Task description ▸
Retype the material in full, keeping every word the same.

Information provided ▸
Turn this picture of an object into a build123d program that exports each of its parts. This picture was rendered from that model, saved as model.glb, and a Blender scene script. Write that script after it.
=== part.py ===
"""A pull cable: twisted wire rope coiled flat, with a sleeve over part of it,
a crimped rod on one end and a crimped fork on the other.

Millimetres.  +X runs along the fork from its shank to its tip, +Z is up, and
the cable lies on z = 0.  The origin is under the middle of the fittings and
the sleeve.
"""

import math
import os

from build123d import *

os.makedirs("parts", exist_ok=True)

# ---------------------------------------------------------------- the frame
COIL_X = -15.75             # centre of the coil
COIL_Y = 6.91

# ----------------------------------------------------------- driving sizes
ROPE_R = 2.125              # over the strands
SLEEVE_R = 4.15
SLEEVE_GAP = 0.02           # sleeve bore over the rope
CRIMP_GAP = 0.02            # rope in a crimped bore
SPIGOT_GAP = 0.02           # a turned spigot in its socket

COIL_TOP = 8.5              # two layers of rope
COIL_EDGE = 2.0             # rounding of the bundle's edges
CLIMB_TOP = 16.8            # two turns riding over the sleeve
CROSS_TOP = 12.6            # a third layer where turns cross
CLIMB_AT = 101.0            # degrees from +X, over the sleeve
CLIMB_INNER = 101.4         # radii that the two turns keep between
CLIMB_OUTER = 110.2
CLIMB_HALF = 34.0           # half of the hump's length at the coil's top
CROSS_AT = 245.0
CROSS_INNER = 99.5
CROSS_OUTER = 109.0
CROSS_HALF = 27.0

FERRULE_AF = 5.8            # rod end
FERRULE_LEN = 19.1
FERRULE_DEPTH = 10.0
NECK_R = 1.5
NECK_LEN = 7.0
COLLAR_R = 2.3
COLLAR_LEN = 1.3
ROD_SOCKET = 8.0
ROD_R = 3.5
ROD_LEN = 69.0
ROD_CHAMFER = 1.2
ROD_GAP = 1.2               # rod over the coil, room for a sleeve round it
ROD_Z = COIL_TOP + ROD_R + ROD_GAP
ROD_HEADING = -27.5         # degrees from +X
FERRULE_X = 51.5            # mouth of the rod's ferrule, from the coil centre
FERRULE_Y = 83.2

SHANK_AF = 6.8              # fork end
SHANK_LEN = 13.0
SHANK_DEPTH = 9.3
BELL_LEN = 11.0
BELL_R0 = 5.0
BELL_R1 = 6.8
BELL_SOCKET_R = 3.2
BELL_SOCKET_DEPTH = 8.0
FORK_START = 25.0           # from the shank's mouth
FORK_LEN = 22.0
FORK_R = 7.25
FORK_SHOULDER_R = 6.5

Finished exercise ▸
Turn this picture of an object into a build123d program that exports each of its parts. This picture was rendered from that model, saved as model.glb, and a Blender scene script. Write that script after it.
=== part.py ===
"""A pull cable: twisted wire rope coiled flat, with a sleeve over part of it,
a crimped rod on one end and a crimped fork on the other.

Millimetres.  +X runs along the fork from its shank to its tip, +Z is up, and
the cable lies on z = 0.  The origin is under the middle of the fittings and
the sleeve.
"""

import math
import os

from build123d import *

os.makedirs("parts", exist_ok=True)

# ---------------------------------------------------------------- the frame
COIL_X = -15.75             # centre of the coil
COIL_Y = 6.91

# ----------------------------------------------------------- driving sizes
ROPE_R = 2.125              # over the strands
SLEEVE_R = 4.15
SLEEVE_GAP = 0.02           # sleeve bore over the rope
CRIMP_GAP = 0.02            # rope in a crimped bore
SPIGOT_GAP = 0.02           # a turned spigot in its socket

COIL_TOP = 8.5              # two layers of rope
COIL_EDGE = 2.0             # rounding of the bundle's edges
CLIMB_TOP = 16.8            # two turns riding over the sleeve
CROSS_TOP = 12.6            # a third layer where turns cross
CLIMB_AT = 101.0            # degrees from +X, over the sleeve
CLIMB_INNER = 101.4         # radii that the two turns keep between
CLIMB_OUTER = 110.2
CLIMB_HALF = 34.0           # half of the hump's length at the coil's top
CROSS_AT = 245.0
CROSS_INNER = 99.5
CROSS_OUTER = 109.0
CROSS_HALF = 27.0

FERRULE_AF = 5.8            # rod end
FERRULE_LEN = 19.1
FERRULE_DEPTH = 10.0
NECK_R = 1.5
NECK_LEN = 7.0
COLLAR_R = 2.3
COLLAR_LEN = 1.3
ROD_SOCKET = 8.0
ROD_R = 3.5
ROD_LEN = 69.0
ROD_CHAMFER = 1.2
ROD_GAP = 1.2               # rod over the coil, room for a sleeve round it
ROD_Z = COIL_TOP + ROD_R + ROD_GAP
ROD_HEADING = -27.5         # degrees from +X
FERRULE_X = 51.5            # mouth of the rod's ferrule, from the coil centre
FERRULE_Y = 83.2

SHANK_AF = 6.8              # fork end
SHANK_LEN = 13.0
SHANK_DEPTH = 9.3
BELL_LEN = 11.0
BELL_R0 = 5.0
BELL_R1 = 6.8
BELL_SOCKET_R = 3.2
BELL_SOCKET_DEPTH = 8.0
FORK_START = 25.0           # from the shank's mouth
FORK_LEN = 22.0
FORK_R = 7.25
FORK_SHOULDER_R = 6.5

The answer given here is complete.